Where does the string "handed" appear in the records? Copy every line that contains it.

Object data in JSON

= = = = =

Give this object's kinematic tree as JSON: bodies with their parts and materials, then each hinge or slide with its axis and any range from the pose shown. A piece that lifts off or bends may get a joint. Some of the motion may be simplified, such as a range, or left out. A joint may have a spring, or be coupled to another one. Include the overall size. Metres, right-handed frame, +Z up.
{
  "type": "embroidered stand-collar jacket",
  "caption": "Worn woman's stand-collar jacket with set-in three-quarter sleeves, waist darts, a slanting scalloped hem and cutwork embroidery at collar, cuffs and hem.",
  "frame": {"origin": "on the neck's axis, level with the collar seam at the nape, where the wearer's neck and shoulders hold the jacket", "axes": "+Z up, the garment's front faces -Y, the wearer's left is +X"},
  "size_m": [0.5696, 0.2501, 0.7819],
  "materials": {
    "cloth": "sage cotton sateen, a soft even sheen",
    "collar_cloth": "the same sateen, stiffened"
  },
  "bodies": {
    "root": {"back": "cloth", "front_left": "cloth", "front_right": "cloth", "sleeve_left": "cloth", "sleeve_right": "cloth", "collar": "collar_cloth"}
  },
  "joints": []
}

= = = = =

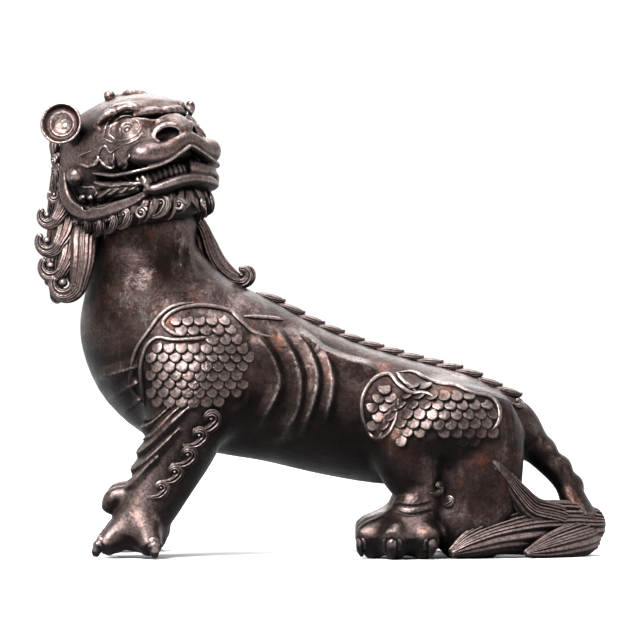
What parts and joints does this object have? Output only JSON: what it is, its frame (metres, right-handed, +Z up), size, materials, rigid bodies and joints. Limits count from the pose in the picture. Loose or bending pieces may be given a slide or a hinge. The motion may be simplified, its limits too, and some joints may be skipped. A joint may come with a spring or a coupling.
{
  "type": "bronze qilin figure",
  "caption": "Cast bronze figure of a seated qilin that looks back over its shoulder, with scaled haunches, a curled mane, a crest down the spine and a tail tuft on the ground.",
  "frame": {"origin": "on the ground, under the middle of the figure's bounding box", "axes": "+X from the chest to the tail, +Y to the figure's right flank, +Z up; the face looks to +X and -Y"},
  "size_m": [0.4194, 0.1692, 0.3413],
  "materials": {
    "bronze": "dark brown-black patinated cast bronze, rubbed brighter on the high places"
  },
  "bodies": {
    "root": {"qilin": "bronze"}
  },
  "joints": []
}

= = = = =

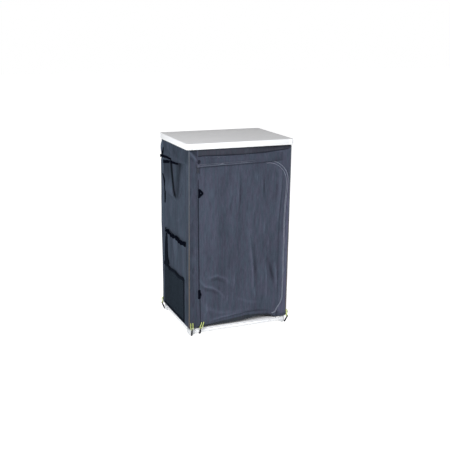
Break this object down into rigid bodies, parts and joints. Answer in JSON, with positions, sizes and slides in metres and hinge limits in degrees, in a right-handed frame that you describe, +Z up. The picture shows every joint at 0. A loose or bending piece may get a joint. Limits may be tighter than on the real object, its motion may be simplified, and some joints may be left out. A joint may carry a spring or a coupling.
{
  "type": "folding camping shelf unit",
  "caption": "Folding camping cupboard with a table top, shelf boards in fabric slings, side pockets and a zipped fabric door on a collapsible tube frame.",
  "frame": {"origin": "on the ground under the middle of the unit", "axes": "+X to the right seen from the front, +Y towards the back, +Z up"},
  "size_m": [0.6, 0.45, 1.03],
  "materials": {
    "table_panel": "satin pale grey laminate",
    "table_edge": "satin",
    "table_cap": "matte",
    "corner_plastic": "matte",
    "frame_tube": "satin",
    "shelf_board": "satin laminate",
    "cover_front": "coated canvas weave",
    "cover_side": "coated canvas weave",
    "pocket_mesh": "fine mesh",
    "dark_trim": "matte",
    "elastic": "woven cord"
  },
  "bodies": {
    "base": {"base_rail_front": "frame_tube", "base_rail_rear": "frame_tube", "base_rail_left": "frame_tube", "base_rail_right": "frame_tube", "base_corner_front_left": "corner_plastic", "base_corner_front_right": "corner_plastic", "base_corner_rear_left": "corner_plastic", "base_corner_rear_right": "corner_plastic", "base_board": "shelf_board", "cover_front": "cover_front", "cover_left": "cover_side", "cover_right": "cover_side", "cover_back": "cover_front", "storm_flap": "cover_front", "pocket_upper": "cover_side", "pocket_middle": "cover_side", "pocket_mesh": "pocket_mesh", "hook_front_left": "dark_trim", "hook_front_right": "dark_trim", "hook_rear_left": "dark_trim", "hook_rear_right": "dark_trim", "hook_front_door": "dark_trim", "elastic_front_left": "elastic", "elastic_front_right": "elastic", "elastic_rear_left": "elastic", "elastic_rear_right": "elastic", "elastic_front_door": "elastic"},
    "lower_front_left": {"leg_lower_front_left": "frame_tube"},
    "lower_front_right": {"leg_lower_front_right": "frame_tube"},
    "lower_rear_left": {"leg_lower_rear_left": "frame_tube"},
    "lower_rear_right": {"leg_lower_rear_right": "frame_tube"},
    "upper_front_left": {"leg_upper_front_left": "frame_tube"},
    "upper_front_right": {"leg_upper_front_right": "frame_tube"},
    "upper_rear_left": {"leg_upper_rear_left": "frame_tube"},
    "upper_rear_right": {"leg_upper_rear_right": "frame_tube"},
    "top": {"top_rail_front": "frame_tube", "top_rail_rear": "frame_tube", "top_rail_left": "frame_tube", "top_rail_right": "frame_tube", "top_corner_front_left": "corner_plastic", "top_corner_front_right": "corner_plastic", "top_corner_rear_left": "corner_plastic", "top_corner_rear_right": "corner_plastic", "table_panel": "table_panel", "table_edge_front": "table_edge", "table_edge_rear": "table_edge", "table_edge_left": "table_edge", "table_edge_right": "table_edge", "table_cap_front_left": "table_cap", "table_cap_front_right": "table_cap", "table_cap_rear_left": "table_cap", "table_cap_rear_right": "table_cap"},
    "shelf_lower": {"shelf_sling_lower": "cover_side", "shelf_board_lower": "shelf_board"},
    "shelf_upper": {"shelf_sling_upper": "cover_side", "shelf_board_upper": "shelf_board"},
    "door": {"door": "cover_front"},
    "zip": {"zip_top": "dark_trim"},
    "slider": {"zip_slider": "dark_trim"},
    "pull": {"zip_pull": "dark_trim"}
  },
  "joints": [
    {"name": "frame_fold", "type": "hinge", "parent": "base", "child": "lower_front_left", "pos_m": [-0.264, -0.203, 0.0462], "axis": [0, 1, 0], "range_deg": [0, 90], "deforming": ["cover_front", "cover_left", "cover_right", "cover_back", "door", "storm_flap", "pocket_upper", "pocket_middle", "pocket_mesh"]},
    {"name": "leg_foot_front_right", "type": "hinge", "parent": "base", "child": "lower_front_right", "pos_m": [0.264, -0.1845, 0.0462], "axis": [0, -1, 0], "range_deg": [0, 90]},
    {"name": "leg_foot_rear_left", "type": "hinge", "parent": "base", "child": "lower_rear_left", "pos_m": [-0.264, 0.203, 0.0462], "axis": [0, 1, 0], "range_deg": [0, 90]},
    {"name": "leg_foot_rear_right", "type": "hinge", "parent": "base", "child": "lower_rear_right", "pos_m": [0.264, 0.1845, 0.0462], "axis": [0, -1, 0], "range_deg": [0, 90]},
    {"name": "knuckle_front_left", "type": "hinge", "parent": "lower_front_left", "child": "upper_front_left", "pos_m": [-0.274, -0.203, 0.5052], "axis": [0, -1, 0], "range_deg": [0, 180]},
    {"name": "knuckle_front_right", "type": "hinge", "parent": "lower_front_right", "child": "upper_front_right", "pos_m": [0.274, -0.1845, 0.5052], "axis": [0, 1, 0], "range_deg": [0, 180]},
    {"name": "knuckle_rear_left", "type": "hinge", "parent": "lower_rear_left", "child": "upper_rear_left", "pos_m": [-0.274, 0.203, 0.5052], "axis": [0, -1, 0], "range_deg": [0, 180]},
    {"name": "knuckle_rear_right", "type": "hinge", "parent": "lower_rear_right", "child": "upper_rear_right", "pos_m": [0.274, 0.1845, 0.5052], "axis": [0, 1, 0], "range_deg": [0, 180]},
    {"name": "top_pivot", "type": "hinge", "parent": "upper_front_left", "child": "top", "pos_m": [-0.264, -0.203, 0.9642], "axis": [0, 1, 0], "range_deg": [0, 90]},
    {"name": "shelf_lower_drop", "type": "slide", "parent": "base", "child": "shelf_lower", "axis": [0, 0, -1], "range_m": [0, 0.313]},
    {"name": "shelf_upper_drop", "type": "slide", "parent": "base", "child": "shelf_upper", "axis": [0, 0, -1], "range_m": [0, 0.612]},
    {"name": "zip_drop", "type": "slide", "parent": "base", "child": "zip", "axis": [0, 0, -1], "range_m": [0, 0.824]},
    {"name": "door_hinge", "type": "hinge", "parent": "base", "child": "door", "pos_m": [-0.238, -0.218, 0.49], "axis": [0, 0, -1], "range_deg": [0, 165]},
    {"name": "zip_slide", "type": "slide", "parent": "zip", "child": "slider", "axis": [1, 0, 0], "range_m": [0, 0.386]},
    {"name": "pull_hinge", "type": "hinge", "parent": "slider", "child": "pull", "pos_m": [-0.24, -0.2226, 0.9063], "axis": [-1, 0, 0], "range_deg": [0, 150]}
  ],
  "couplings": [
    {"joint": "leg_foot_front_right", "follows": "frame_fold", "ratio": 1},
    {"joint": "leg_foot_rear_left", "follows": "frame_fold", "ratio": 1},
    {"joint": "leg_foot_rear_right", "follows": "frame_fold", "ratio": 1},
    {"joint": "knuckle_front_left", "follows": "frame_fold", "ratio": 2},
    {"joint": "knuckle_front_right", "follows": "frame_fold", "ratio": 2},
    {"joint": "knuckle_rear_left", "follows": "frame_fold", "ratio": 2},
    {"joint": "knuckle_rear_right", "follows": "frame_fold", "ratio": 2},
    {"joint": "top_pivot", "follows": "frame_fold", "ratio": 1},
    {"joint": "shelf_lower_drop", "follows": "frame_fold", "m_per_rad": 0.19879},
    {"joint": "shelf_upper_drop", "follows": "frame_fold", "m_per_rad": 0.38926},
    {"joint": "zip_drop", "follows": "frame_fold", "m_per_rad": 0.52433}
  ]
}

= = = = =

ANSWER:
Give this object's kinematic tree as JSON: bodies with their parts and materials, then each hinge or slide with its axis and any range from the pose shown. A piece that lifts off or bends may get a joint. Some of the motion may be simplified, such as a range, or left out. A joint may have a spring, or be coupled to another one. Include the overall size. Metres, right-handed frame, +Z up.
What parts and joints does this object have? Output only JSON: what it is, its frame (metres, right-handed, +Z up), size, materials, rigid bodies and joints. Limits count from the pose in the picture. Loose or bending pieces may be given a slide or a hinge. The motion may be simplified, its limits too, and some joints may be skipped. A joint may come with a spring or a coupling.
Break this object down into rigid bodies, parts and joints. Answer in JSON, with positions, sizes and slides in metres and hinge limits in degrees, in a right-handed frame that you describe, +Z up. The picture shows every joint at 0. A loose or bending piece may get a joint. Limits may be tighter than on the real object, its motion may be simplified, and some joints may be left out. A joint may carry a spring or a coupling.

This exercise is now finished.